Sitake went out of his way to talk about the urgency he feels about the future. How it is still quite important to him that this team shows improvement, even if most of the main players on this team won’t be here for the Big 12 and the season is a foregone conclusion

It means a lot, he said, for decisions that he will make with his staff in the offseason.

“I evaluate constantly and try to get a feel for each position group and each coach,” Sitake said. “... Just trying to make sure we are improving and we are all aligned in working toward the same goal. Which is doing everything we can to make sure these young men on our team are doing their best on and off the field.

“... We are going into a new situation. We are going into next year [in the Big 12] so there is probably a little bit more urgency for things to be done.”

And all of a sudden, there was new urgency injected into the final week of the regular season. Whereas on Saturday players talked about Senior Day and the joy of making it to a bowl game — regardless of the lackluster performance it took to get there — this week everyone is talking about showing growth.

Lineman Joe Tukuafu said it best before he left the podium on Monday. He was asked what BYU had left to play for now that a bowl game was secured and there were no tangible goals left.

All he talked about was next year, and how this team needed to show some improvement.

“I think playing [this game] will set the tone for how next year could play out,” he said. “It could set the tone, especially for the offseason. … We have to go out Saturday and play our best.”

Jacob Conover not throwing

One of the biggest downsides to BYU’s struggles on Saturday was that backup quarterback Jacob Conover didn’t attempt a pass.

Because BYU couldn’t truly put the game away until late in the fourth quarter, Conover only got to orchestrate one drive with 1:42 left on the clock.
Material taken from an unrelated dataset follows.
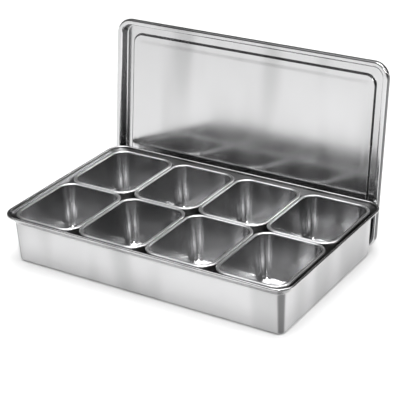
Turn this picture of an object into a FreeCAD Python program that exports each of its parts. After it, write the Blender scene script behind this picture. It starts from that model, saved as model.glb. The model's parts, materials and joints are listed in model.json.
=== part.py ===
"""Rectangular steel spice box: an open tray, eight loose pans standing in it, and a loose lid.

The row frame has its origin at the centre of the tray's flat bottom, +X along the box's length,
+Y towards the back, where the lid stands on its long edge, and +Z up. Sizes are millimetres.
"""
import FreeCAD, Part
import math
import os
import Sketcher

# Driving dimensions: cell alias, value, meaning.
DIMENSIONS = [
    ("tray_length", 330.0, "tray, over the rim, along X"),
    ("tray_width", 206.0, "tray, over the rim, along Y"),
    ("tray_height", 54.0, "tray, bottom to rim"),
    ("tray_corner", 18.0, "corner radius of the tray's rim"),
    ("tray_sheet", 1.0, "tray, sheet thickness"),
    ("tray_foot_inset", 10.2, "bottom edge of the wall, in from the rim"),
    ("tray_neck_inset", 8.0, "top of the wall under the flare, in from the rim"),
    ("tray_neck_height", 44.0, "height at which the wall flares out"),
    ("tray_foot_bend", 3.6, "outer bend radius from floor to wall"),
    ("tray_neck_bend", 5.0, "outer bend radius from wall to flare"),
    ("tray_lap", 14.2, "inner edge of the swept wall, in from the rim"),
    ("tray_lip", 2.6, "rolled lip, width and height"),
    ("tray_flare_end", 1.6, "outer end of the flare under the lip"),
    ("pan_length", 78.4, "pan, over the rim, along X"),
    ("pan_width", 95.5, "pan, over the rim, along Y"),
    ("pan_height", 51.0, "pan, bottom to rim"),
    ("pan_corner", 17.0, "corner radius of the pan's rim"),
    ("pan_sheet", 0.8, "pan, sheet thickness"),
    ("pan_foot_inset", 7.4, "bottom edge of the pan's wall, in from the rim"),
    ("pan_foot_bend", 7.0, "outer bend radius from floor to wall"),
    ("pan_lap", 15.0, "inner edge of the swept wall, in from the rim"),
    ("pan_lip", 2.6, "rolled lip, height"),
    ("pan_lip_inset", 2.7, "outer face of the wall under the lip"),
    ("pan_gap", 0.6, "free gap between two neighbouring pans"),
    ("lip_bend", 1.25, "edge radius of the rolled lips"),
    ("lid_end_gap", 0.6, "gap at each end between the lid and the tray's lip when closed"),
    ("lid_side_gap", 1.7, "gap at the front and back between the lid and the tray's lip when closed"),
    ("lid_corner", 17.0, "corner radius of the lid's rim"),
    ("lid_depth", 11.0, "lid, outside face to rim"),
    ("lid_sheet", 0.9, "lid, sheet thickness"),
    ("lid_rim_band", 6.0, "width of the lid's turned rim"),
    ("lid_rim_return", 4.8, "height of the turned rim's outer side"),
    ("lid_rim_bend", 2.1, "edge radius of the turned rim"),
    ("lid_foot_inset", 6.2, "outer face of the lid's wall at the border"),
    ("lid_foot_bend", 2.4, "outer bend radius from border to wall"),
    ("lid_lap", 14.0, "inner edge of the swept wall, in from the rim"),
    ("lid_border", 16.5, "edge of the pressed panel, in from the rim"),
    ("lid_panel_corner", 11.0, "corner radius of the pressed panel"),
    ("lid_panel_rise", 2.2, "how far the panel is pressed towards the inside"),
    ("lid_panel_edge", 0.8, "edge radius of the pressed panel"),
    ("lid_lean", 7.0, "how far the standing lid leans back, degrees"),
    ("lid_tuck", 6.0, "how far the lid's foot stands in under the tray's flare"),
    ("lid_shift", -5.3, "how far along X the lid stands from the tray's middle"),
    ("overlap", 0.5, "how far the floor plates run into the swept walls"),
]
COLUMNS = ("left", "mid_left", "mid_right", "right")
ROWS = ("front", "back")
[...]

BYU ran the ball on every down trying to bleed out the clock.

We talked last week about how important it was to get Conover a real chance to get film for the offseason. BYU could have gotten some data points for the future to see if he is a viable option to potentially replace Hall.

Sitake saw it as a missed opportunity as well.

“I wanted to see him throw the ball,” Sitake said. “At the end we were just trying to run the clock out. You wanted to get guys some reps, especially when the game was under control. It’s just that it took a while to get there. That happens sometimes.”

Gunner Romney’s non-goodbye?

Fifth-year senior Gunner Romney was originally on the list of seniors being honored as if it was the last game at LaVell Edwards Stadium.

But Romney did not go through the ceremony. Did that mean he was coming back for another year, or leaving?

Sitake pumped the breaks on the speculation that ensued from Romney’s absence. He said a decision hasn’t been made yet as to whether one of BYU’s best receivers will return for the Big 12.

“Well, Gunner was honored last year [in 2021],” Sitake said. “I think like he felt like he didn’t want to do it again. That is pretty much the only reason.”

Lopini Katoa’s usage cut down

After being BYU’s most consistent running back this season, Lopini Katoa had one carry for nine yards and a fumble against Utah Tech. Even with the fumble, it was surprising to see a fifth-year senior’s usage get cut back so drastically.

Sitake almost seemed sad that it happened after the game.

“I wish you could just play all the seniors all the time,” Sitake said.

On Monday, offensive coordinator Aaron Roderick alluded to a wider plan rather than Katoa just getting pulled. He said he wanted to ride Hinckley Ropati early in the game and allow Chris Brooks to finish it out.

Those two ended up getting 30 out of BYU’s 41 carries on the day. Ropati had 43 yards and Brooks had 102.